Politiek activisme in dienst van een maatschappelijke utopie en de bevrijding van ‘de verworpenen der aarde’, bood uiteindelijk geen uitweg voor deze in wezen existentiële problematiek, omdat het aanwenden van revolutionair geweld door dit politieke ideaal werd gerechtvaardigd. Door de radicale idealen van links is de leemte in het hart van de wereld alleen nog maar meer aan het licht gekomen. Het communisme van het Oostblok is niet alleen gevallen door een verloren wapenwedloop of door een opkomende middenklasse in Rusland, maar ook – en zeker niet in de laatste plaats – door de radicale verwerping van de eigen religieuze traditie, door de totalitaire ontkenning ook van de lege plaats van God.

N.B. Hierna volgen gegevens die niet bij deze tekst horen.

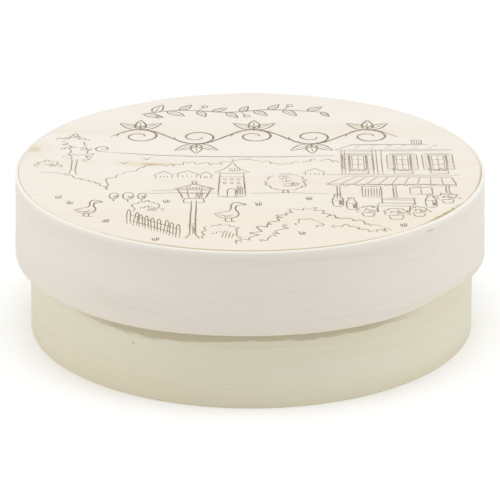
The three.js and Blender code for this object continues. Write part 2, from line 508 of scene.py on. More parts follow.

Dit verlangen is de keerzijde van het dreigend gevoel weggevaagd te worden. Jessica Stern formuleert het als volgt: ‘Het terrorisme waar we nu mee geconfronteerd worden, is niet alleen een reactie op politieke wrok, zoals dat in de jaren zestig en zeventig van de vorige eeuw gebruikelijk was. Het is een reactie op het “Godvormig gat” in de moderne cultuur, waarover Sartre heeft geschreven. Het is een reactie op waarden als tolerantie en gelijke rechten voor vrouwen die uitermate frustrerend zijn voor wie zich in de steek gelaten voelt door de moderniteit.’ Karin Amstrong komt in haar studie over het fundamentalisme tot een vergelijkbare conclusie waarbij ook zij verwijst naar de beroemde passage over ‘het Godvormig gat’in het toneelstuk Le diable et le bon Dieu van Sartre:
‘Sartre, die het bestaan erkende van een gat met een vorm van God in het moderne bewustzijn, stelde dat het desondanks onze plicht was goddelijkheid, die onze vrijheid loochende, te verwerpen.(..) Zonder de restrictie van een hogere mythische waarheid kan de rede bij gelegenheid demonisch worden en tot misdaden komen die even ernstig zijn, zo niet ernstiger, als iedere willekeurige gruweldaad die fundamentalisten plegen.’
God is dood. Maar dat weten we nu wel. Het is niet moeilijk meer om dat je dat voor te stellen. Het omgekeerde is moeilijk geworden. Nogmaals, als John Lennon nu nog leefde zou hij iets anders zingen:
‘Imagine there’s a heaven, and a religion too.’